◆ **Given instruction**:
Write out each line exactly as it stands, please.
-- Begin --
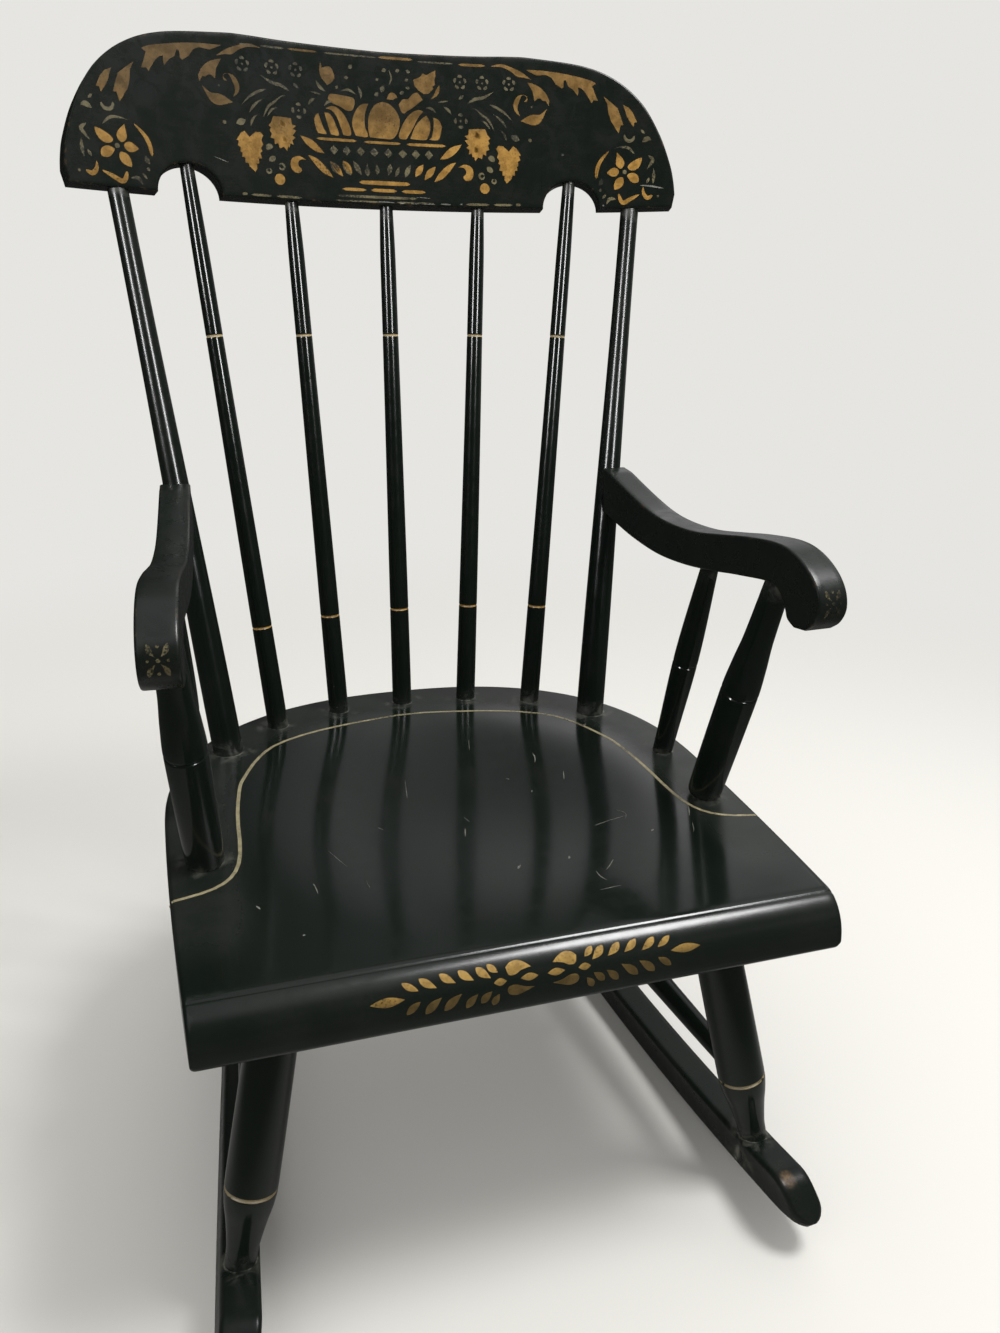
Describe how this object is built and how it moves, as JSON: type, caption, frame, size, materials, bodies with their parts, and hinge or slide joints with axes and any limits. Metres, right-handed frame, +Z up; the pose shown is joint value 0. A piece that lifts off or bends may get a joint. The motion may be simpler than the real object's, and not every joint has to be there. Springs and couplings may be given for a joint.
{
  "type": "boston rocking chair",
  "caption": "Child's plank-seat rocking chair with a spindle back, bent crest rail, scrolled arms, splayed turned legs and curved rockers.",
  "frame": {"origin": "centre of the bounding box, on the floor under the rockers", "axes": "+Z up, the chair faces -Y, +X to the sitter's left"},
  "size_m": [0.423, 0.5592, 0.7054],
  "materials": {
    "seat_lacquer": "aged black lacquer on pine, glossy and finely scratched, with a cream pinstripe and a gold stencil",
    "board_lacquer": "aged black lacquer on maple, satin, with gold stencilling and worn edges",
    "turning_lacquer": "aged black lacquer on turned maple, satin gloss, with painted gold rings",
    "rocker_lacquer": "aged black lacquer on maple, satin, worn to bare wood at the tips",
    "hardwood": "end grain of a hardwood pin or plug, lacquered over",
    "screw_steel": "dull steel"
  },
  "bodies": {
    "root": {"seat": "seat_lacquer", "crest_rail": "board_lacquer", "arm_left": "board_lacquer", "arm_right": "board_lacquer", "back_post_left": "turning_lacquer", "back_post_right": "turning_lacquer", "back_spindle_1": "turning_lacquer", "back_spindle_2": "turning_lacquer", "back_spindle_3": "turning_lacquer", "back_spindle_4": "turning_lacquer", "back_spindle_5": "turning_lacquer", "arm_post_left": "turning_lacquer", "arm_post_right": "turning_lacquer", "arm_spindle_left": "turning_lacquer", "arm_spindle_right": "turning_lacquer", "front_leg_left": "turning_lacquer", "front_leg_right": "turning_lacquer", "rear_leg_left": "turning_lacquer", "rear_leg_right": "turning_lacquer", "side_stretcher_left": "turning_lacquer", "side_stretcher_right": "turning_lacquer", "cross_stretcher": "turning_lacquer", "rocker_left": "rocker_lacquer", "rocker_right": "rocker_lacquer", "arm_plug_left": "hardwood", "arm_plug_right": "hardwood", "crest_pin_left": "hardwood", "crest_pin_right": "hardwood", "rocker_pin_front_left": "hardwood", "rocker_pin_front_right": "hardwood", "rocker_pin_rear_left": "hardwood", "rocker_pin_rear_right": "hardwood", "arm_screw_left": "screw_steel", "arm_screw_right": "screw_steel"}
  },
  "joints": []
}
-- End --
◆ **Expected answer**:
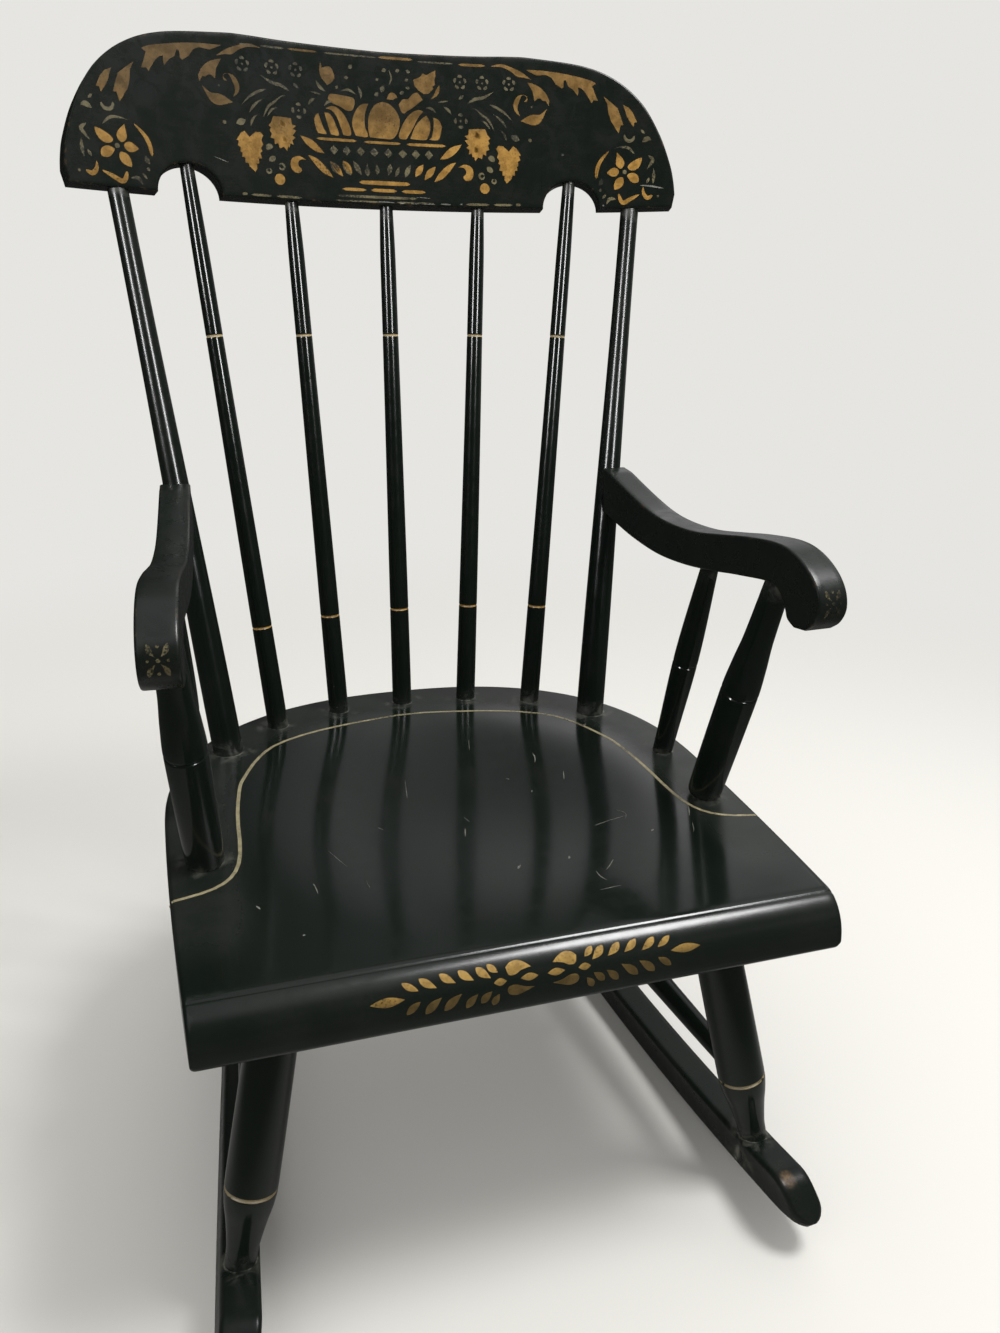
Describe how this object is built and how it moves, as JSON: type, caption, frame, size, materials, bodies with their parts, and hinge or slide joints with axes and any limits. Metres, right-handed frame, +Z up; the pose shown is joint value 0. A piece that lifts off or bends may get a joint. The motion may be simpler than the real object's, and not every joint has to be there. Springs and couplings may be given for a joint.
{
  "type": "boston rocking chair",
  "caption": "Child's plank-seat rocking chair with a spindle back, bent crest rail, scrolled arms, splayed turned legs and curved rockers.",
  "frame": {"origin": "centre of the bounding box, on the floor under the rockers", "axes": "+Z up, the chair faces -Y, +X to the sitter's left"},
  "size_m": [0.423, 0.5592, 0.7054],
  "materials": {
    "seat_lacquer": "aged black lacquer on pine, glossy and finely scratched, with a cream pinstripe and a gold stencil",
    "board_lacquer": "aged black lacquer on maple, satin, with gold stencilling and worn edges",
    "turning_lacquer": "aged black lacquer on turned maple, satin gloss, with painted gold rings",
    "rocker_lacquer": "aged black lacquer on maple, satin, worn to bare wood at the tips",
    "hardwood": "end grain of a hardwood pin or plug, lacquered over",
    "screw_steel": "dull steel"
  },
  "bodies": {
    "root": {"seat": "seat_lacquer", "crest_rail": "board_lacquer", "arm_left": "board_lacquer", "arm_right": "board_lacquer", "back_post_left": "turning_lacquer", "back_post_right": "turning_lacquer", "back_spindle_1": "turning_lacquer", "back_spindle_2": "turning_lacquer", "back_spindle_3": "turning_lacquer", "back_spindle_4": "turning_lacquer", "back_spindle_5": "turning_lacquer", "arm_post_left": "turning_lacquer", "arm_post_right": "turning_lacquer", "arm_spindle_left": "turning_lacquer", "arm_spindle_right": "turning_lacquer", "front_leg_left": "turning_lacquer", "front_leg_right": "turning_lacquer", "rear_leg_left": "turning_lacquer", "rear_leg_right": "turning_lacquer", "side_stretcher_left": "turning_lacquer", "side_stretcher_right": "turning_lacquer", "cross_stretcher": "turning_lacquer", "rocker_left": "rocker_lacquer", "rocker_right": "rocker_lacquer", "arm_plug_left": "hardwood", "arm_plug_right": "hardwood", "crest_pin_left": "hardwood", "crest_pin_right": "hardwood", "rocker_pin_front_left": "hardwood", "rocker_pin_front_right": "hardwood", "rocker_pin_rear_left": "hardwood", "rocker_pin_rear_right": "hardwood", "arm_screw_left": "screw_steel", "arm_screw_right": "screw_steel"}
  },
  "joints": []
}